# MATERIAL
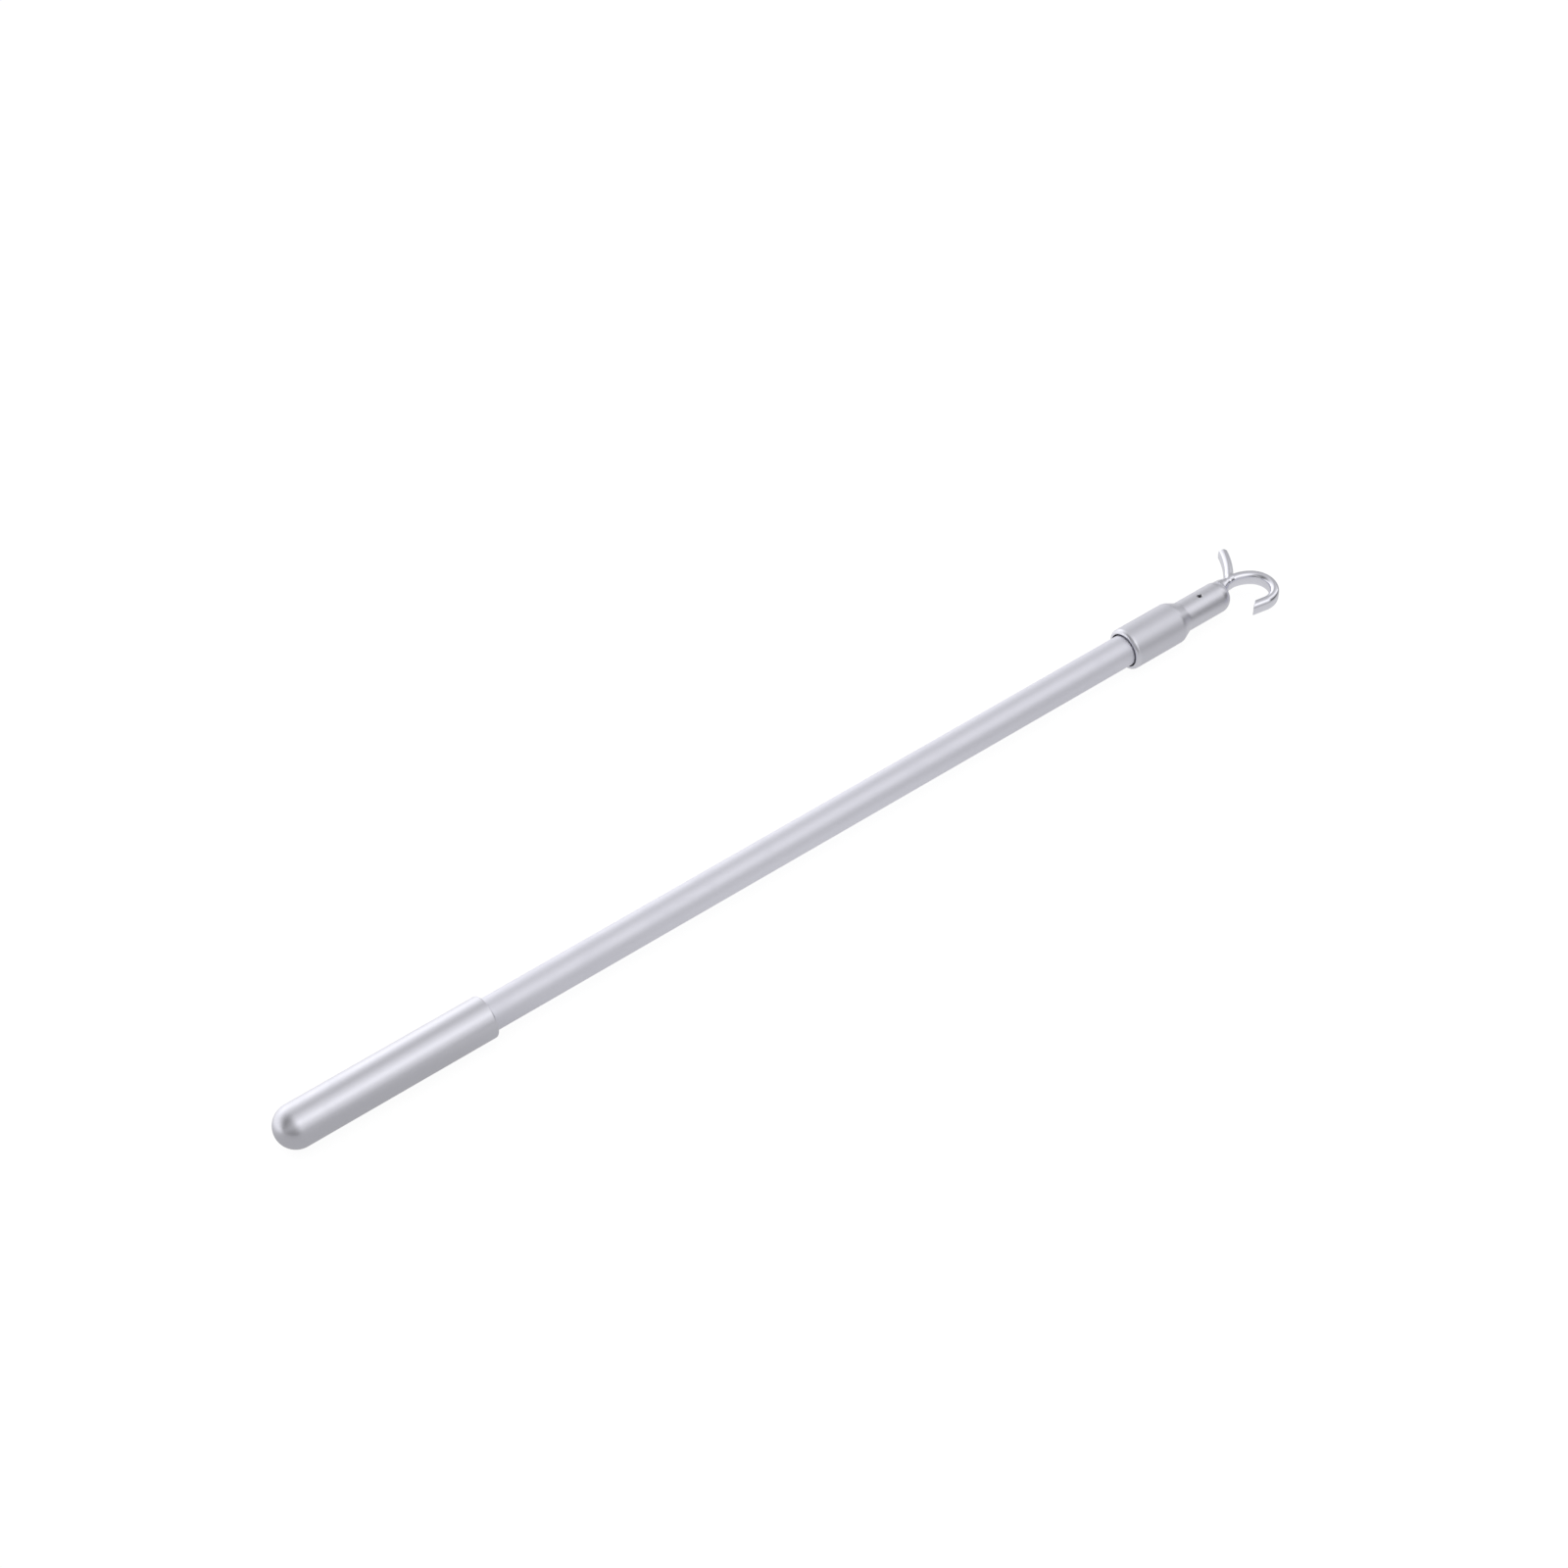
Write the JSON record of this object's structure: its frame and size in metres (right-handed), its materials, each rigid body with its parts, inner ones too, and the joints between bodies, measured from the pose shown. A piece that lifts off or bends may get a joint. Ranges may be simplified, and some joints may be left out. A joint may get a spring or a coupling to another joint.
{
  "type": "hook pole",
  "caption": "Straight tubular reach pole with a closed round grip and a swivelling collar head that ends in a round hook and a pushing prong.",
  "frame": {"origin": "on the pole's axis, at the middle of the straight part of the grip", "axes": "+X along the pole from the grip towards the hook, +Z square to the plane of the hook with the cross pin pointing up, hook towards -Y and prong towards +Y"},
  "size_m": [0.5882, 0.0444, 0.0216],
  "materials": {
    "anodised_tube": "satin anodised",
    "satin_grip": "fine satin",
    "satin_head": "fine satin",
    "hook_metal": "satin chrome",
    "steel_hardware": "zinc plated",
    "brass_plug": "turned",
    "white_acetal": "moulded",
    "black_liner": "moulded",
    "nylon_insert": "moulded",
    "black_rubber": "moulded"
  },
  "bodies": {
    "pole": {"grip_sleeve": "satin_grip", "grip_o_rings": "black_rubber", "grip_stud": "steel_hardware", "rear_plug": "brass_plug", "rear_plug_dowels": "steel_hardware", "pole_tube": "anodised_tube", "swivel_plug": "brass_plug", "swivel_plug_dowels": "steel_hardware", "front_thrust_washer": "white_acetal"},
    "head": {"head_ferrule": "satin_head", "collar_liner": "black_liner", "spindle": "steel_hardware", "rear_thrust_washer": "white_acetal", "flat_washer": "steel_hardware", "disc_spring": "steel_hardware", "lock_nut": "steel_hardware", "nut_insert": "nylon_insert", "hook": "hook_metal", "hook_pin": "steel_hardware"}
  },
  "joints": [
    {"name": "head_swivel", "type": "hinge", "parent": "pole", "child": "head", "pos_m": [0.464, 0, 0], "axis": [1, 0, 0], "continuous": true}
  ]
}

# WHAT YOU SHOULD DO
Each line of the material should be echoed exactly.

# WRITTEN SOLUTION
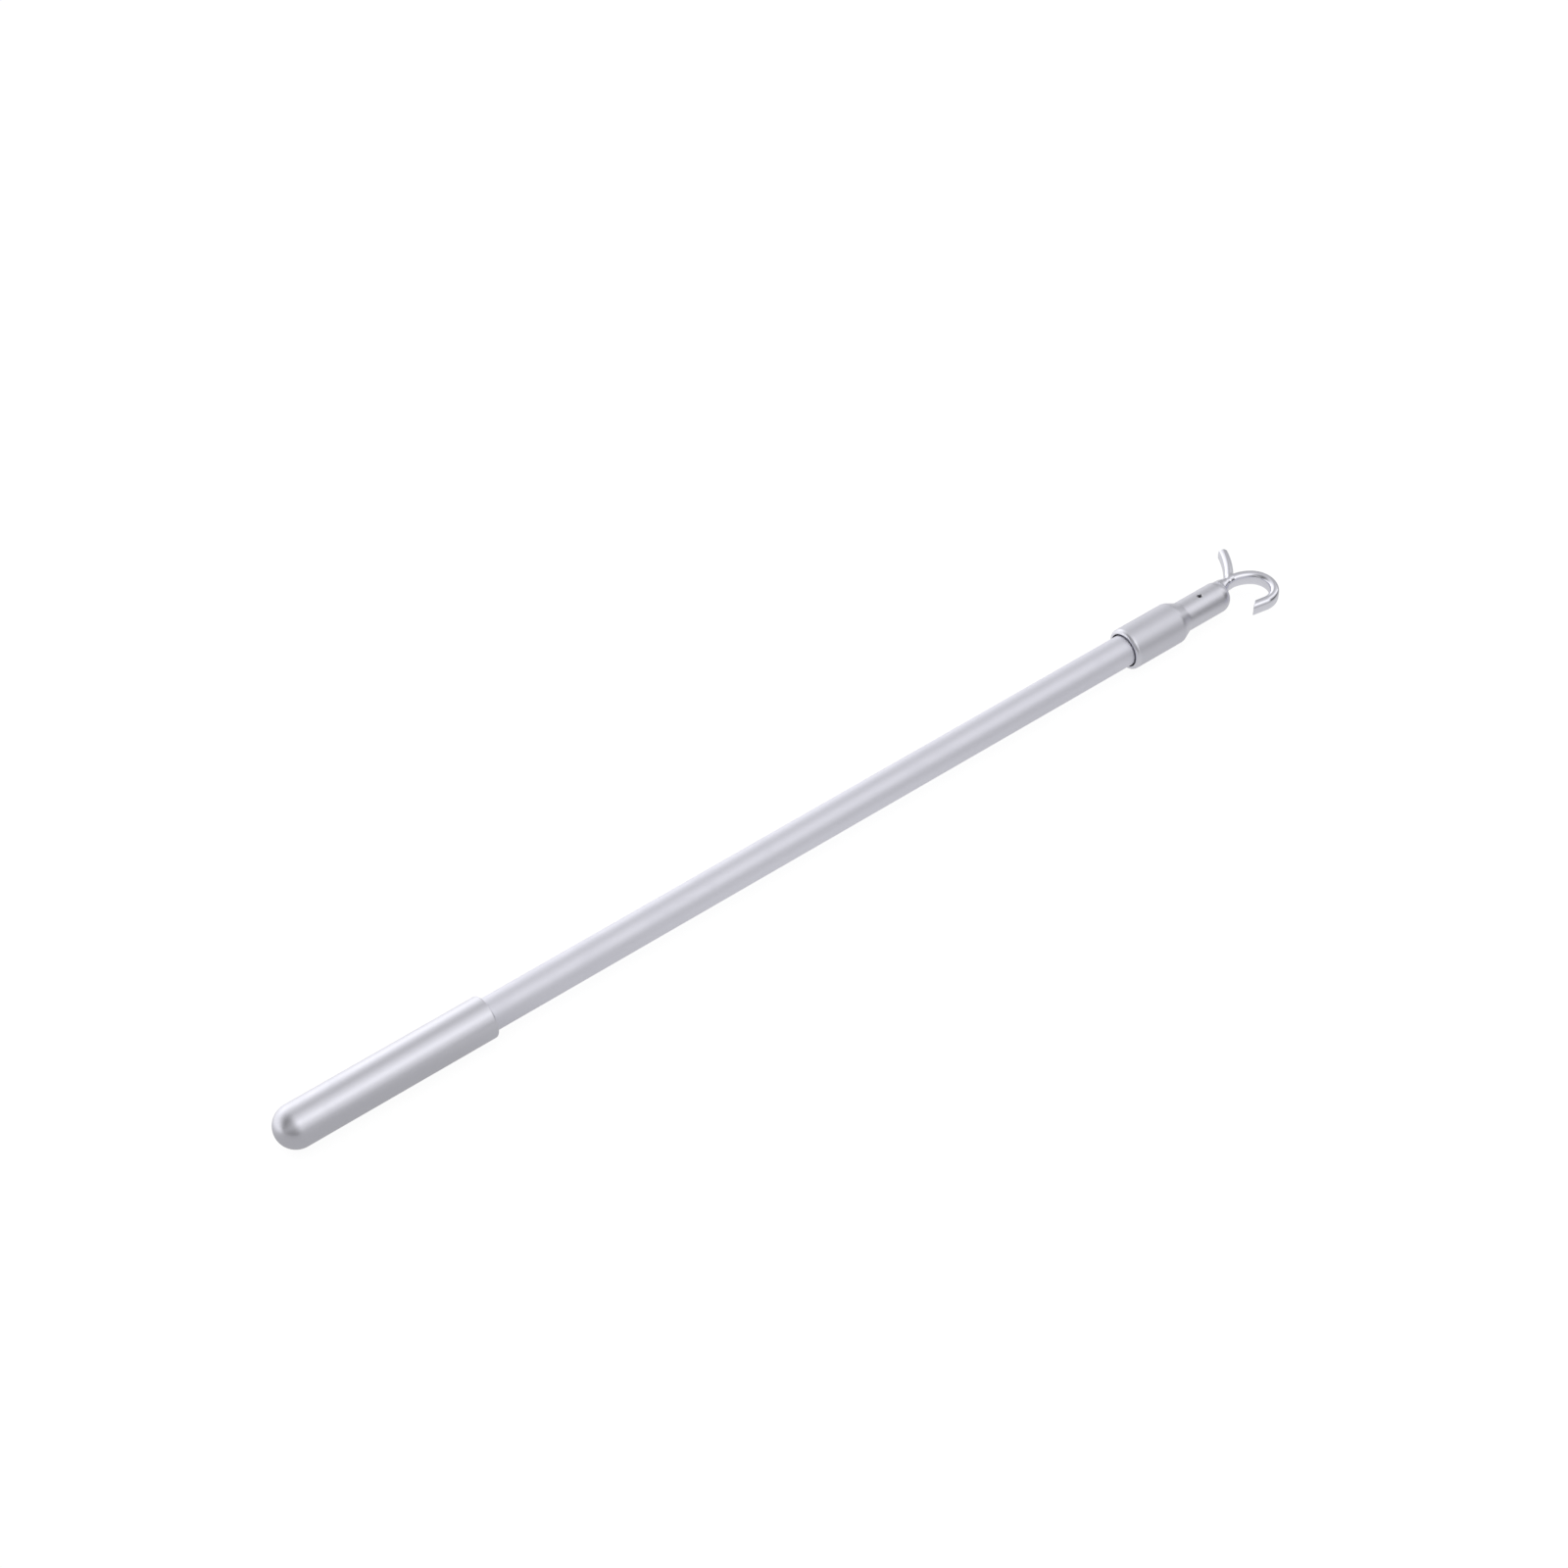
Write the JSON record of this object's structure: its frame and size in metres (right-handed), its materials, each rigid body with its parts, inner ones too, and the joints between bodies, measured from the pose shown. A piece that lifts off or bends may get a joint. Ranges may be simplified, and some joints may be left out. A joint may get a spring or a coupling to another joint.
{
  "type": "hook pole",
  "caption": "Straight tubular reach pole with a closed round grip and a swivelling collar head that ends in a round hook and a pushing prong.",
  "frame": {"origin": "on the pole's axis, at the middle of the straight part of the grip", "axes": "+X along the pole from the grip towards the hook, +Z square to the plane of the hook with the cross pin pointing up, hook towards -Y and prong towards +Y"},
  "size_m": [0.5882, 0.0444, 0.0216],
  "materials": {
    "anodised_tube": "satin anodised",
    "satin_grip": "fine satin",
    "satin_head": "fine satin",
    "hook_metal": "satin chrome",
    "steel_hardware": "zinc plated",
    "brass_plug": "turned",
    "white_acetal": "moulded",
    "black_liner": "moulded",
    "nylon_insert": "moulded",
    "black_rubber": "moulded"
  },
  "bodies": {
    "pole": {"grip_sleeve": "satin_grip", "grip_o_rings": "black_rubber", "grip_stud": "steel_hardware", "rear_plug": "brass_plug", "rear_plug_dowels": "steel_hardware", "pole_tube": "anodised_tube", "swivel_plug": "brass_plug", "swivel_plug_dowels": "steel_hardware", "front_thrust_washer": "white_acetal"},
    "head": {"head_ferrule": "satin_head", "collar_liner": "black_liner", "spindle": "steel_hardware", "rear_thrust_washer": "white_acetal", "flat_washer": "steel_hardware", "disc_spring": "steel_hardware", "lock_nut": "steel_hardware", "nut_insert": "nylon_insert", "hook": "hook_metal", "hook_pin": "steel_hardware"}
  },
  "joints": [
    {"name": "head_swivel", "type": "hinge", "parent": "pole", "child": "head", "pos_m": [0.464, 0, 0], "axis": [1, 0, 0], "continuous": true}
  ]
}